When “Highlander 2” came out, people were mad as hell – I remember, because I was one of them. It was so stupid! Aliens? Who dreamed this rubbish up? But I find, as an older more jaded man, a film that was so completely OTT inspires fonder memories than some barely-above-average, much more sensible movie. Unluckily for me, the people behind this movie didn’t agree with me.
So, I’d like to give a crash course in Hollywood doublespeak. “Highlander 2” was filmed mostly in Argentina, but when they went over-budget (or, depending on who you believe, a crash in the value of the Argentine peso left them broke, a story which makes no sense) filming was stopped and the footage was taken out of the hands of the producers by the guarantors, edited as best they could manage, and released. What’s important to remember, and what the producer and director didn’t tell you in the featurette attached to the DVD, is that these insurance people didn’t write or film any new scenes. So when you see the first “Highlander” movie completely ignored to be a story about the immortals being aliens from the planet Zeist, and them handwaving away the death of Sean Connery in part 1, that was their plan from the beginning!
The theatrical version is considered one of the worst movies of all time, so in 1995 Russell Mulcahy, to his credit, realised he’d made a horrible mistake and secured funding to get the rights to the movie back, plus all the filmed footage. He re-edited, filmed a few new scenes, and released the “Renegade Version” – although if you watched the featurette you’d have no idea whose idea the stupid alien thing was (hint: it was Mulcahy’s). Filmed interviews from the set during the original filming even have Christopher Lambert saying “none of us wanted to do a sequel unless the story was right”, which gives the lie to the whole “it was the accountants’ fault” rubbish.
But anyway. What’s this version like? Rather than being aliens from the planet Zeist, all the immortals are just from Earth’s far-distant past (a past that has crashed space-ships in it, but don’t let that worry you). Ramirez (Sean Connery) and McLeod (Lambert) are the leaders of the resistance against the evil General Katana (Michael Ironside), and after being captured are given a rather bizarre punishment. Because they’re immortals, which not all the past-people are, they’re to be sent to the future, to fight with all the other immortals who’ve had a similar punishment, until there’s only one left…then that guy can either become mortal or go back to the past. This makes far less sense than just saying “they’re aliens” (did they wipe their memories? Why send them all back to different times?), and has the added bonus of being much more boring.

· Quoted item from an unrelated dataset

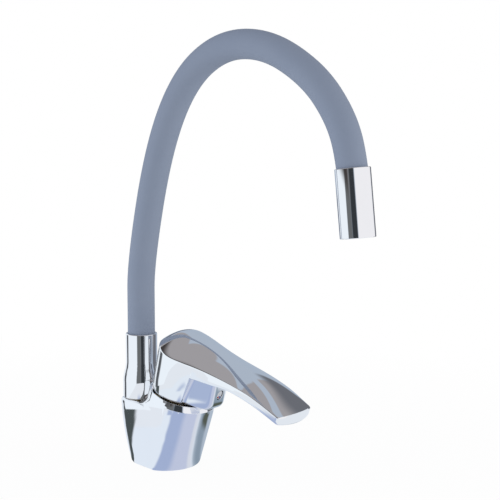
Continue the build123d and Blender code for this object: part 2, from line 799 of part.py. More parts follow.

The majority of the film takes place in 2024, though. McLeod used “The Prize” from the first movie to become super-smart, it would seem, and goes from being an antique dealer to inventor of a giant red bubble-shield-thing which protects the earth from the destroyed ozone layer. This bubble has messed up everything, though, to the point the entire Earth looks like the sleaziest bits of “Blade Runner” (which the producers are careful to say they definitely didn’t rip off). Some environmental activists, led by Virginia Madsen, believe the layer has healed itself and the shield can be turned off; the guy in charge of the Shield Corporation, John C McGinley, naturally has another opinion. Katana sends some mean hombres forward in time to kill McLeod, but when they fail (at the same time, giving him their Quickening, turning him from an old man into prime young Lambert) he decides to go forward himself and finish off the job.
Undoubtedly, some of the edits and changes make it better. It’s longer by 18 minutes but that 18 minutes was needed – some motivation is fleshed out and there’s more of a sense of why people want to fight other people. It is, definitely, a more competent film. But when you’re cutting round footage that was intended to tell one story, and trying to tell another, joins will start to show. Virginia Madsen has a speech which was clearly intended, at around the halfway mark, to refresh everyone’s memory about the plot, but changing them to time travellers whose immortality is dependent on which time they’re in leaves it making zero sense.
One of my main problems, with both versions of the movie, is the lack of prime Connery and Lambert. They bounce off each other superbly, and while we get some awesome scenes of Connery adapting to 21st century life (although how he got on an intercontinental flight with no passport is never revealed), the two of them don’t meet up til 1:15, and Connery is gone by 1:30. Ironside tries, leaving no scenery unchewed, and Madsen is good in a thankless role, but it’s not the same.
Okay, it’s a “better” film. But it’s still not like it’s any good, really – going from F- to D+ isn’t that much of an improvement – and the original “Highlander 2” is so odd and incomprehensible that, in a way, it’s much more entertaining than the “Renegade Version” (ooh, those millionaire Hollywood directors and producers are “renegades” now?). But if you’ve ever read a recap of the original version and felt personally insulted, this could be the movie for you.